The brand’s laser-beam focus (yes, each arabica bean sourced from farmers in 15 countries is scanned electronically to weed out poor-tasting specimens) doesn’t end there. The company’s iconic red-striped tins, used by 50,000 top restaurants and cafés worldwide, undergo a series of tests to ensure the seal is airtight so the aroma of its unique blend doesn’t seep out. The end result is a dark, rich brew served in a demitasse cup, an act repeated six million times daily in households and on the high street in over 140 countries worldwide.
illy.com

Monocle comment: With Lavazza and Illy, Italy dominates the coffee world

Wheat power

Durum wheat is grown for pasta across Italy. However, it’s rare to find the pastificio, where the grain is turned into pasta dough and shaped into hundreds of forms from farfalle to fusilli, on the same premises. In 2001, Massimo Mancini, a third-generation farmer with a stint at pasta giant Barilla under his belt, decided to keep things under one roof.

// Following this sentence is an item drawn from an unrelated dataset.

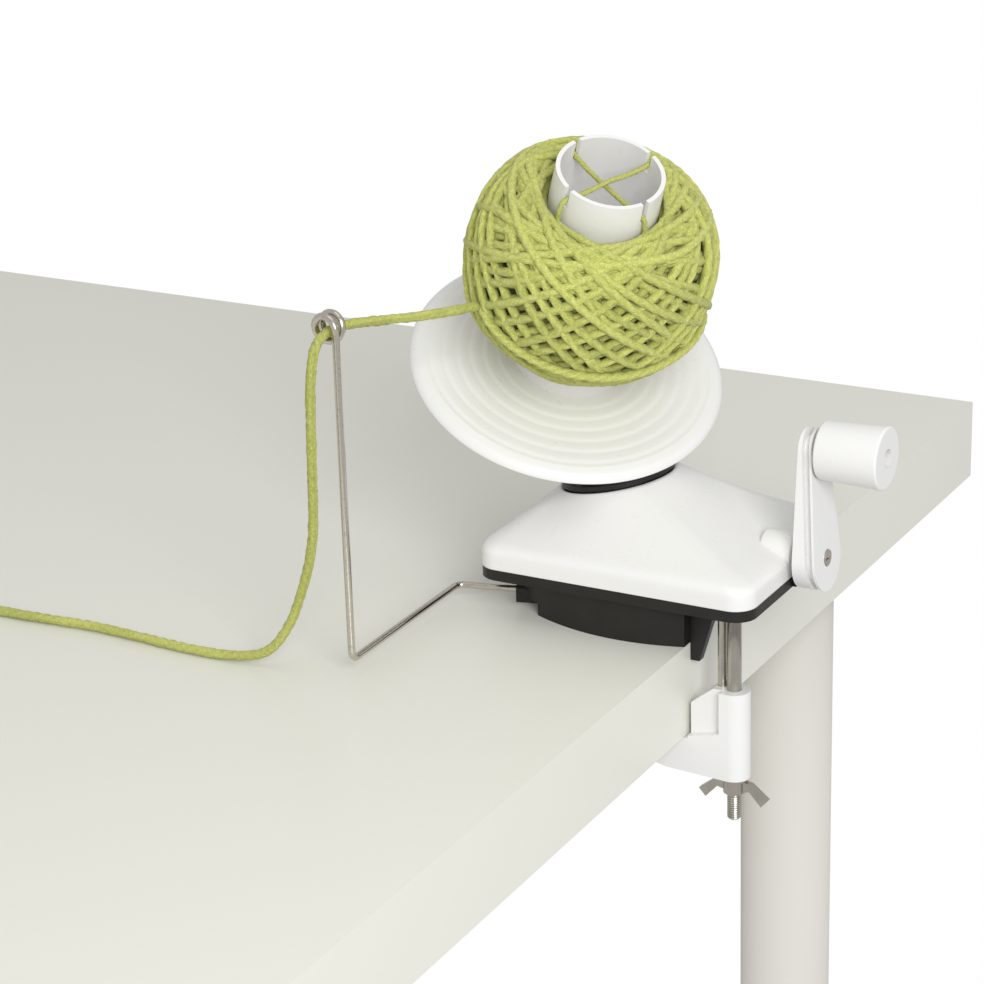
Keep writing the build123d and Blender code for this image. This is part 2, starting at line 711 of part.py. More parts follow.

On his 175 acres outside Monte San Pietrangeli in the Marche region, he harvests two varieties of wheat (Levante and San Carlo: the first helps maintain the pasta’s form; the second gives it elasticity), grinds them into flour and adds spring water sourced from the nearby Sibillini Mountains. The dough is then fed through bronze dyes, which give the pasta a rough texture that sauces will cling to. Spaghetti is then left to dry for 50 hours before being packaged.

The wait, according to Mancini, is worth it. “Today, good wine and olive oil are made everywhere but for pasta, people still want Italian.”